Short exercise: Say the number of lines containing the string "scene", and say nothing else.

Source material:

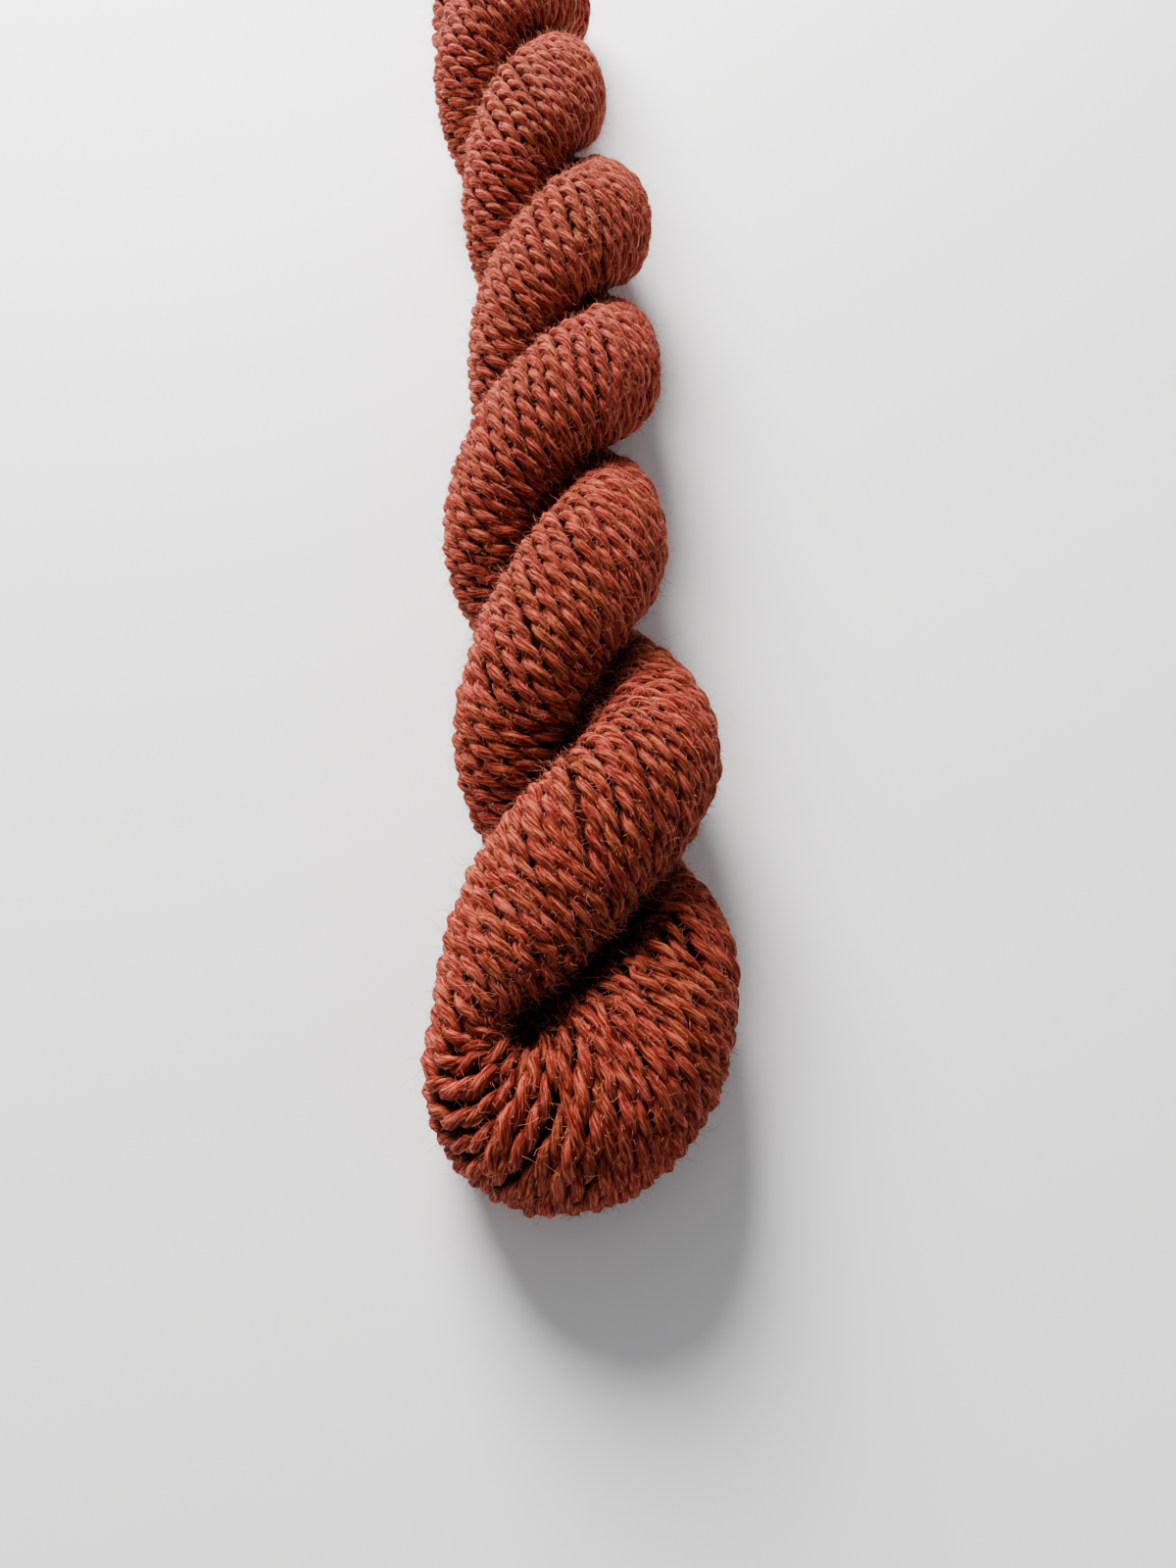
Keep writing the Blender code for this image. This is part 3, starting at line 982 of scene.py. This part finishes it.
def spikesToPiece(kind, roots, tips, shade, material):
    # straight fibres are slim three-sided spikes
    along = unit(tips - roots)
    helper = np.where(np.abs(along[:, 2:3]) < 0.8, [[0.0, 0.0, 1.0]], [[1.0, 0.0, 0.0]])
    first = unit(np.cross(along, helper))
    second = np.cross(along, first)
    corners = [roots + kind["radius"] * (math.cos(turn) * first + math.sin(turn) * second)
               for turn in (0, 2 * math.pi / 3, 4 * math.pi / 3)]
    points = np.stack(corners + [tips], axis=1).reshape(-1, 3)
    faces = np.array([(0, 1, 3), (1, 2, 3), (2, 0, 3), (2, 1, 0)])
    faces = (4 * np.arange(len(roots))[:, None, None] + faces).reshape(-1, 3)
    mesh = bpy.data.meshes.new(kind["name"])
    mesh.from_pydata(points.tolist(), [], faces.tolist())
    mesh.shade_smooth()
    addLayer(mesh, "shade", np.repeat(shade, 4))
    mesh.materials.append(material)
    return addObject(kind["name"], mesh)


def growFibres(kind, material, tree):
    chance = np.random.default_rng(kind["seed"])
    count, joints, free = kind["count"], kind["joints"], fuzz["endsFree"]
    spots = np.concatenate([np.arange(a + free, b - free) for a, b in runs if b - a > 3 * free])
    seen = yarnOpen[spots]
    onTop = yarnSinks[spots] < yarn["sink"] + fuzz["sunkDepth"]
    odds = np.where(onTop, 1.0, fuzz["sunkChance"])
    inCrease = np.exp(-((seen - fuzz["creaseOpen"]) / fuzz["creaseSpread"]) ** 2)
    odds *= np.minimum(seen * 3, 1) + kind["creases"] * inCrease
    picked = chance.choice(spots, count, p=odds / odds.sum())
    side = chance.uniform(-fuzz["aside"], fuzz["aside"], count)[:, None]
    outward = np.cos(side) * yarnNormals[picked] + np.sin(side) * yarnSides[picked]
    place = yarnPoints[picked] + outward * yarn["thick"] * fuzz["rootDepth"]
    heading = unit(outward * kind["outward"] * chance.uniform(*fuzz["stand"], (count, 1))
                   + yarnTangents[picked] * chance.choice([-1, 1], (count, 1)) * fuzz["lengthwise"]
                   + chance.normal(0, fuzz["scatter"], (count, 3)))
    length = chance.exponential(kind["mean"], count) + fuzz["least"]
    length = np.clip(length, 0, kind["most"])[:, None]
    bend = unit(chance.normal(0, 1, (count, 3)))
    trail = [place]
    for _ in range(joints):
        heading = unit(heading + fuzz["curl"] * np.cross(heading, bend)
                       + chance.normal(0, fuzz["wiggle"], (count, 3)))
        place = place + heading * length / joints
        place[:, 2] = np.maximum(place[:, 2], fuzz["lowest"])
        trail.append(place)
    shade = chance.uniform(0, 1, count)
    if joints == 1:
        return joinHank(spikesToPiece(kind, *trail, shade, material))
    points = np.stack(trail, axis=1).reshape(-1, 3)
    starts = np.arange(count) * (joints + 1)
    taper = np.linspace(1.0, fuzz["tipRadius"], joints + 1)
    layers = {"thickness": np.tile(kind["radius"] * taper, count),
              "shade": np.repeat(shade, joints + 1)}
    return joinHank(pathsToPiece(kind["name"], points, starts, layers, tree, material))


looseWool = looseWoolMaterial()
fibreTree = spinningTree("spinFibre", fuzz["sides"])
for kind in fuzz["kinds"]:
    triangles += growFibres(kind, looseWool, fibreTree)
print("all pieces", triangles, "triangles")

studio = {
    "floorSize": 20.0,
    "floorColour": (0.93, 0.93, 0.92),
    "floorRoughness": 0.7,
    "airColour": (0.80, 0.82, 0.85),
    "airStrength": 0.44,
    "keyPlace": (-0.30, 0.72, 0.58),       # the light hangs beyond the far end, to the left
    "keySize": 0.60,
    "keyPower": 44.5,
    "keyColour": (1.0, 0.985, 0.96),
}


def layFloor():
    mesh = bmesh.new()
    bmesh.ops.create_grid(mesh, x_segments=1, y_segments=1, size=studio["floorSize"] / 2)
    data = bpy.data.meshes.new("floor")
    mesh.to_mesh(data)
    mesh.free()
    material = bpy.data.materials.new("paleFloor")
    material.use_nodes = True
    shader = material.node_tree.nodes["Principled BSDF"]
    shader.inputs["Base Color"].default_value = studio["floorColour"] + (1.0,)
    shader.inputs["Roughness"].default_value = studio["floorRoughness"]
    data.materials.append(material)
    floor = addObject("floor", data)


def hangLights():
    world = bpy.data.worlds.new("studioAir")
    world.use_nodes = True
    air = world.node_tree.nodes["Background"]
    air.inputs["Color"].default_value = studio["airColour"] + (1.0,)
    air.inputs["Strength"].default_value = studio["airStrength"]
    bpy.context.scene.world = world
    lamp = bpy.data.lights.new("keyLight", 'AREA')
    lamp.shape = 'DISK'
    lamp.size = studio["keySize"]
    lamp.energy = studio["keyPower"]
    lamp.color = studio["keyColour"]
    light = addObject("keyLight", lamp)
    light.location = studio["keyPlace"]
    light.rotation_euler = (-light.location).to_track_quat('-Z', 'Y').to_euler()


view = {
    "lens": 27.0,
    "sensor": 36.0,            # height
    "picture": (1200, 1600),
    "place": (0.0100, -0.2242, 0.243),
    "tilt": 26.7,              # degrees from straight down
    "clipStart": 0.01,
}


def placeCamera():
    width, height = view["picture"]
    data = bpy.data.cameras.new("camera")
    data.sensor_fit = 'VERTICAL'
    data.sensor_height = view["sensor"]
    data.sensor_width = view["sensor"] * width / height
    data.lens = view["lens"]
    data.clip_start = view["clipStart"]
    camera = addObject("camera", data)
    camera.location = view["place"]
    camera.rotation_euler = (math.radians(view["tilt"]), 0, 0)
    bpy.context.scene.camera = camera


layFloor()
hangLights()
placeCamera()
print("studio ready")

Complete output: 3